Não somente a temática erótica que ocupa o espaço poético de Ana Luísa Amaral.
A temática da realidade quotidiana também transita livre por seus poemas, um quotidiano bem feminino, mas bem distanciado das abordagens feministas, como pode ser observado no poema Ritmos e em outros que virão, a seguir. Em alguns casos, a poetisa ironiza o universo doméstico feminino:*
RITMOS
E descascar ervilhas ao ritmo de um verso:
a prosódia da mão, a ervilha dançando
em redondilha.
Misturar ritmos em tela apertada: um vira
bem marcado pelo jazz, pas
de deux: eu, ervilha e mais ninguém
De vez em quando o salto: disco sound
o vazio pós-moderno e sem sentido
Ah!
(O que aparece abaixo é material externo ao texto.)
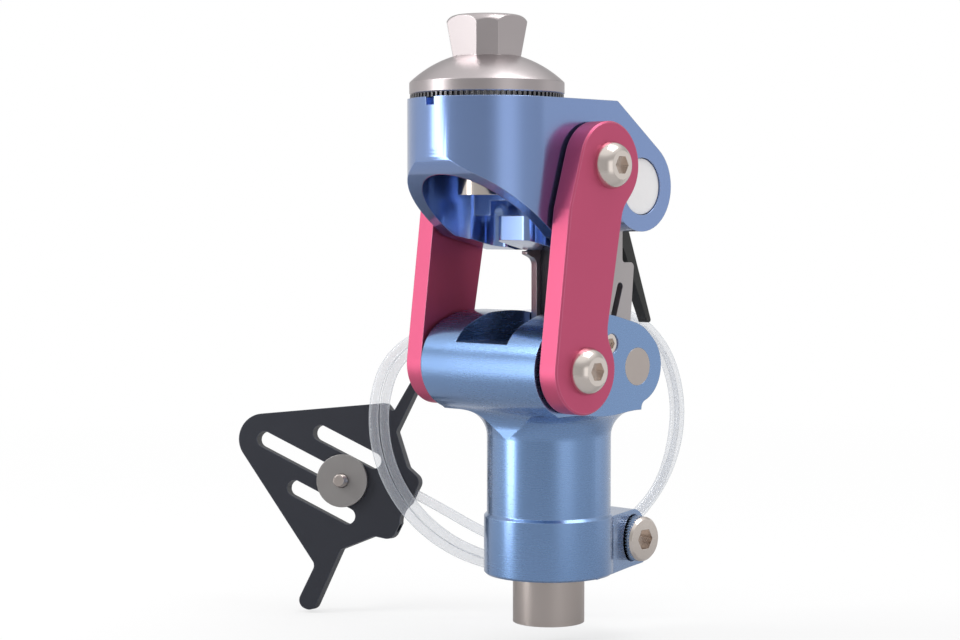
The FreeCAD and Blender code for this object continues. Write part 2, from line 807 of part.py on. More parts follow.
def cable_plate():
    """An arrowhead plate with two arms, three slots and two bosses for tube ends."""
    half = cable_plate_thickness / 2
    tip = (-cable_plate_length, 0)
    r = cable_plate_tip_radius
    upper = [side(tip, r, 180, r), side(tip, r, 180 + 59.7, 3.0), side((2.6, -36), 0, 187, 3.0),
             side((7.2, -44.2), 0, 275, 2.6), side((9.6, -30), 0, 5, 1.0),
             side((9.2, -21.8), 0, -37, 2.0), side((cable_boss_place[0], -cable_boss_place[1]), 3.4, -60, 3.0),
             side((cable_boss_place[0] + 3.2, 0), 0, 0, 3.0)]
    mirrored = []
    for index in reversed(range(1, len(upper) - 1)):
        p, angle, corner = upper[index]
        mirrored.append(((p[0], -p[1]), -angle, upper[index - 1][2] if index > 0 else r))
    first = upper[:-1] + [(upper[-1][0], upper[-1][1], upper[-2][2])]
    plate = flat_piece(first + mirrored, -half, half)
    for start, end, place in ((-30, 6, 0), (-14, 7, 9), (-14, 7, -9)):
        plate = plate.cut(cable_slot(start, end, place))
    for b in (-1, 1):
        hole = Part.makeCylinder(tube_radius + fit_gap, 12, Vector(cable_boss_place[0] - 5, b * cable_boss_place[1], 0),
                                 Vector(1, 0, 0))
        plate = plate.cut(hole)
    return on_plate(plate)


def cable_knob():
    half = cable_plate_thickness / 2 + 0.1
    disc = post(knob_radius, half, half + knob_thickness)
    return on_plate(disc.cut(post(knob_stud_radius + fit_gap, half - 1, half + knob_thickness + 1)))


def knob_stud():
    half = cable_plate_thickness / 2
    stud = post(knob_stud_radius, -half - knob_stud_back, half + knob_stud_front)
    nut = post(knob_stud_radius + 2.0, -half - 3.1, -half - 0.1)
    return on_plate(stud.fuse(nut).removeSplitter())


def tube_coil():
    """The two turns of tube as one ring of their outer shape, facing the viewer."""
    loop = sketch([
        side(coil_centre, coil_radius, 0, coil_corner),
        side(coil_top, 0, coil_top_lean, coil_corner),
        side(coil_centre, coil_radius, coil_left_lean, coil_radius),
        side(coil_centre, coil_radius, 270, coil_radius)],
        lambda right, up: facing(right, coil_depth, up))
    start = loop.OrderedVertexes[0].Point
    first = loop.OrderedEdges[0]
    heading = first.tangentAt(first.FirstParameter)
    section = Part.Wire([Part.Ellipse(Vector(0, 0, 0), coil_half_width, coil_half_depth).toShape()])
    outward = heading.cross(facing(0, 1, 0))
    section.Placement = FreeCAD.Placement(start, FreeCAD.Rotation(outward, facing(0, 1, 0), heading))
    return loop.makePipeShell([section], True, False)


def route_wire(points):
    """Straight runs joined by tangent arcs, each arc as large as its two runs allow."""
    places = [facing(*point) for point in points]
    edges = []
    radii = []
    last = places[0]
    for before, corner, after in zip(places, places[1:], places[2:]):
        way_in, way_out = corner - before, after - corner
        run = min(way_in.Length, way_out.Length)
        turn = way_in.getAngle(way_out)
        reach = 0.45 * run
        radius = reach / tan(turn / 2)
        radii.append(round(radius, 1))
        way_in.normalize()
        way_out.normalize()
        start, end = corner - way_in * reach, corner + way_out * reach
        inward = (way_out - way_in).normalize()
        middle = corner + inward * (radius / cos(turn / 2) - radius)
        edges.append(Part.LineSegment(last, start).toShape())
        edges.append(Part.Arc(start, middle, end).toShape())
        last = end
    edges.append(Part.LineSegment(last, places[-1]).toShape())
    print("bend radii", radii)
    return Part.Wire(edges)


def tube_run(points):
    wire = route_wire(points)
    start = facing(*points[0])
    section = Part.Wire([Part.makeCircle(tube_radius, start, facing(*points[1]) - start)])
    run = wire.makePipeShell([section], True, False)
    print("tube length", round(wire.Length, 1), "area", round(run.Volume / wire.Length, 3))
    return run


def build():
    shapes = {
        "lower_frame": lower_frame(),
        "pylon_stub": pylon_stub(),
        "clamp_screw": clamp_screw(),
        "side_screws": side_screws(),
        "lower_front_bushes": bushes(lower_front_pivot),
        "lower_rear_axle_ends": lower_axle_ends(),
        "tube_ferrule": ferrule(),
        "right_link": front_link(),
        "left_link": mirror_x(front_link()),
        "link_screws": link_screws(),
        "link_washers": link_washers(),
        "lower_front_axle": front_axle(lower_front_pivot),
        "upper_front_axle": front_axle(upper_front_pivot),
        "upper_frame": upper_frame(),
        "upper_front_bushes": bushes(upper_front_pivot),
        "pyramid_adapter": pyramid_adapter(),
        "serrated_ring": serrated_ring(),
        "pyramid_nut": pyramid_nut(),
        "upper_rear_axle": rear_axle(),
        "axle_caps": axle_caps(),
        "extension_bumper": extension_bumper(),
        "rear_plate_right": rear_plate(),
        "rear_plate_left": mirror_x(rear_plate()),
        "link_core": link_core(),
        "rear_bush": rear_bush(),
        "lower_rear_sleeve": rear_sleeve(),
        "link_rivets": link_rivets(),
        "lever_pin": lever_pin(),
        "release_lever": release_lever(),
        "cable_plate": cable_plate(),
        "cable_knob": cable_knob(),
        "knob_stud": knob_stud(),
        "tube_coil": tube_coil(),
        "tube_lead": tube_run(lead_route),
        "tube_tail": tube_run(tail_route),
    }
    os.makedirs("parts", exist_ok=True)
    for name, shape in shapes.items():
        if not shape.isValid():
            print("invalid shape:", name)
        shape.exportStep("parts/" + name + ".step")
        print(name, len(shape.Solids), round(shape.Volume, 1))


build()
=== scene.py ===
import json
import math
import bmesh
import bpy
from mathutils import Matrix, Vector

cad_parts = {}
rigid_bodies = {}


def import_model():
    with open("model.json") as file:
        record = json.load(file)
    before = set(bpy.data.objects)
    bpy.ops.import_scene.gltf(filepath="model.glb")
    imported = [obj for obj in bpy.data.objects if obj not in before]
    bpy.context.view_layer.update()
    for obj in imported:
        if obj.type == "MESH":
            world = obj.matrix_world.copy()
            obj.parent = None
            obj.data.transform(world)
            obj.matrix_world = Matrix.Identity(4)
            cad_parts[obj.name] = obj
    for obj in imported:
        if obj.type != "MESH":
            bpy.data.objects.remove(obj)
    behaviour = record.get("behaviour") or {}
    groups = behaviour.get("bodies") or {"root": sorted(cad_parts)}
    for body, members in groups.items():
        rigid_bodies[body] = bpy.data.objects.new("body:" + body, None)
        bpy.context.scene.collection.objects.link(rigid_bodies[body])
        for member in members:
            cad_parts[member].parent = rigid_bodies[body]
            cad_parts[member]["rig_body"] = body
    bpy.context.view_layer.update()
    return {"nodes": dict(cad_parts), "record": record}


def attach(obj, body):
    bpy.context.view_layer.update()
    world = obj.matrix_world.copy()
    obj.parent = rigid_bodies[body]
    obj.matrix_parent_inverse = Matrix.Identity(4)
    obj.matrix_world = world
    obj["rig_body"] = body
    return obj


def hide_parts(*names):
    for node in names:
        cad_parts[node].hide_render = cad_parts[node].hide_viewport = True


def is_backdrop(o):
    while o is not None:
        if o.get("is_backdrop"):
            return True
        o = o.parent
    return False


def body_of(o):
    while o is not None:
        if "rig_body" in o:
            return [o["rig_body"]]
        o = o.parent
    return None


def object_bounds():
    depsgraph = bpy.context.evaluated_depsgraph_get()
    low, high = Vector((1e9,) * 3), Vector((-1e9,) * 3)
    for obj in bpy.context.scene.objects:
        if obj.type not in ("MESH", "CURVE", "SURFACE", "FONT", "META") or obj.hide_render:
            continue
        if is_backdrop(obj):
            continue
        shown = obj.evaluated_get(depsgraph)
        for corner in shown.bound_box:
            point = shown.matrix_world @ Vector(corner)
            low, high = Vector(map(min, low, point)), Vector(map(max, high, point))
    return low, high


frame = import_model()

mm = 0.001
cameraPlace = {"azimuth": 44.5, "elevation": 2.7, "distance": 0.640, "lens": 78.5, "sensor": 36,
               "nearest": 0.01, "target": (-0.01505, -0.01479, 0.0926)}


# sockets: an expression on values adds its Math nodes
class Sock:
    def __init__(self, maker, socket):
        self.maker = maker
        self.socket = socket

    def math(self, operation, other=None, swap=False):
        values = [self] if other is None else ([other, self] if swap else [self, other])
        return self.maker.node("ShaderNodeMath", {"operation": operation}, values)

    def __add__(self, other): return self.math("ADD", other)
    def __radd__(self, other): return self.math("ADD", other, True)
    def __sub__(self, other): return self.math("SUBTRACT", other)
    def __rsub__(self, other): return self.math("SUBTRACT", other, True)
    def __mul__(self, other): return self.math("MULTIPLY", other)
    def __rmul__(self, other): return self.math("MULTIPLY", other, True)
    def __truediv__(self, other): return self.math("DIVIDE", other)
    def power(self, other): return self.math("POWER", other)

    def clamp(self):
        return self.maker.node("ShaderNodeClamp", {}, [self])

    def part(self, name):
        return Sock(self.maker, self.socket.node.outputs[name])


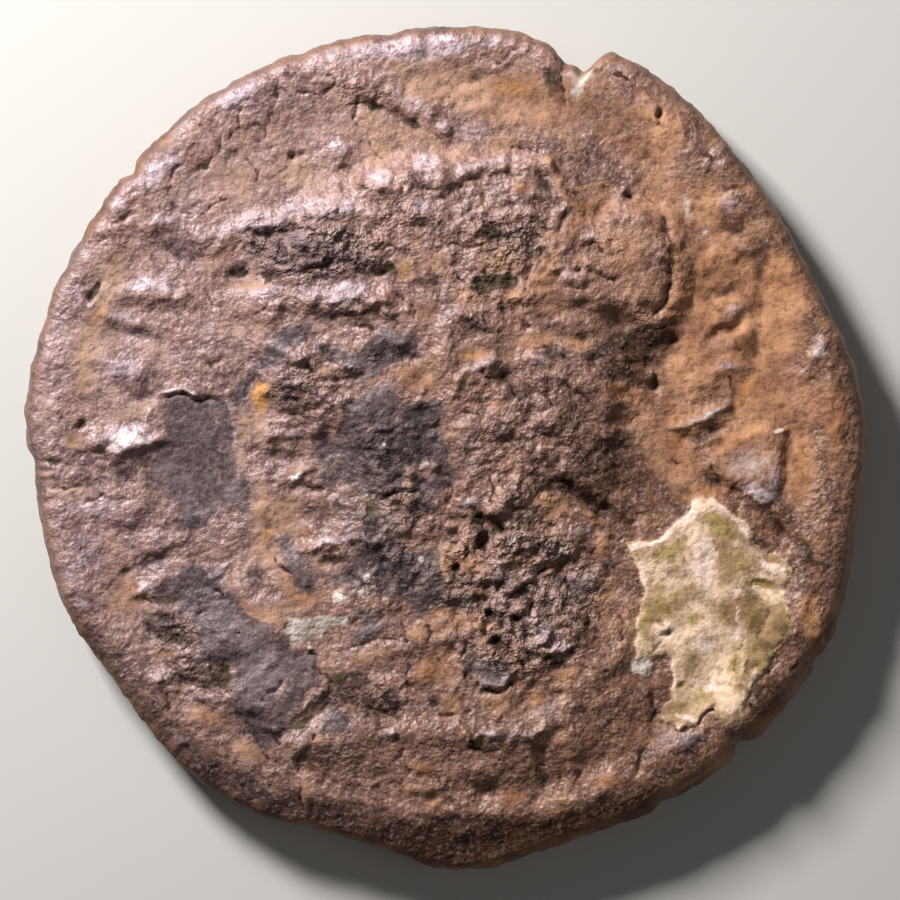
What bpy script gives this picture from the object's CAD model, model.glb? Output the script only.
"""Looks of an ancient struck bronze coin, worn, cracked and encrusted, lying portrait side up.

The coin is one closed mesh. Its two faces are worked out on maps, in millimetres, as a
sculptor would lay forms on a slab: the flan, the bust, the legend strokes, then wear,
flakes, cracks, earth and crust. Each stain is a map of its own, kept on the mesh as an
attribute that the material reads. X is to the portrait's front, Y is its up.
"""

import bmesh
import bpy
import numpy as np
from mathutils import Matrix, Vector

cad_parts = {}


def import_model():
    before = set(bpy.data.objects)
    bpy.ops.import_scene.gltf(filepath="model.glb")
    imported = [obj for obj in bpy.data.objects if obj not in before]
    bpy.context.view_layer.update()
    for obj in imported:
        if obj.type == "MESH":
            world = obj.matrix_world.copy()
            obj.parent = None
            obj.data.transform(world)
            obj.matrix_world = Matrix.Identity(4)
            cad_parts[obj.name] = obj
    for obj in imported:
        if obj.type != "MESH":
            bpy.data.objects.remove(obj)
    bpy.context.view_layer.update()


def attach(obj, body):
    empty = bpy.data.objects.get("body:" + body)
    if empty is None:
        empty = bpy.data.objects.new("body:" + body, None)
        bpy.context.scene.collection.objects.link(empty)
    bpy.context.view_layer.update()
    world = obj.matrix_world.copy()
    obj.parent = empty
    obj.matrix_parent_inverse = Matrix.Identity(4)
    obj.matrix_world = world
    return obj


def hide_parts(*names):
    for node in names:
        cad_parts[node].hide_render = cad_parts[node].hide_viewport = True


MM = 0.001

# ---------------------------------------------------------------- sizes of the flan

FLAN_RADIUS = 9.9
# The outline: (angle in degrees, radius).
FLAN_OUTLINE = (
    (0, 10.08), (12, 9.96), (20, 9.74), (32, 9.69), (44, 9.85), (54, 10.09), (66, 10.26),
    (78, 10.12), (92, 10.02), (104, 10.03), (128, 10.08), (150, 10.01), (176, 10.04),
    (187, 9.82), (203, 9.85), (216, 9.68), (230, 9.86), (242, 9.88), (257, 9.64),
    (273, 10.14), (286, 9.88), (300, 10.02), (320, 10.22), (335, 10.27), (350, 9.99),
)
# The notch, chips and bulges of the outline: (angle, half width in degrees, change of radius).
EDGE_BREAKS = (
    (69.5, 1.9, -0.50), (72.3, 3.6, -0.60), (77.0, 3.0, -0.14), (97.5, 2.4, -0.09),
    (110.0, 1.7, -0.09), (138.8, 1.5, -0.13),
    (158.0, 2.6, 0.06), (175.5, 2.0, 0.04), (182.5, 3.0, -0.10), (249.8, 2.0, -0.12),
    (301.6, 1.8, -0.10), (314.6, 1.8, -0.17), (330.2, 1.8, -0.09), (333.6, 1.6, 0.06),
)
EDGE_NOISE_RADIUS = 12.0
RAGGEDNESS = 0.015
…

Hedónica ervilha tão sozinha
debaixo do fogão!
As irmãs recuperadas ainda em anos 20
o prazer da partilha: cebola, azeite
blues desconcertantes, metamorfoses em
refogados rítmicos
(Debaixo do fogão
só o silêncio frio)
Nas poesias Fingimentos poéticos e Aniversário a poética do avesso é posta em prática, para parodiar textos de Fernando Pessoa. Em Fingimentos poéticos, a autora intertextualisa Autopsicografia:
FINGIMENTO POÉTICOS
“finge tão completamente”
Faz-me falta a tristeza
para o verso:
falta feroz de amante,
ausência provocando dor maior.
Tristeza genuína, original,
a rebentar entranhas e navios
sem mar.
Tristeza redundando em mais
tristeza, desaguando em métrica
de cor.
Recorro-me a jornal, mas é
em vão. A livros russos (largos
e sombrios).
Em provocando rio de depressão,
nem zepellin: balão
e ervas rente.
Um arrastão sonhando-se
navio.
Só se for o que diz o que
deveras sente.
A sério: o Zepellin.
Mas coração
combóio cuja corda
se partiu.
Em "Ás vezes o paraíso", livro publicado em 1998, é a tradição judaico-cristã que é desconstruída, subvertida. Em um dos poemas Caim escapa do castigo indo construir seu próprio “Paraíso” (A leste do paraíso), implodindo, assim, os alicerces de um dos mitos religiosos que mais incide na questão moral, constituindo desde tempos imemoriais um ex-libre da retórica do Bem e do Mal.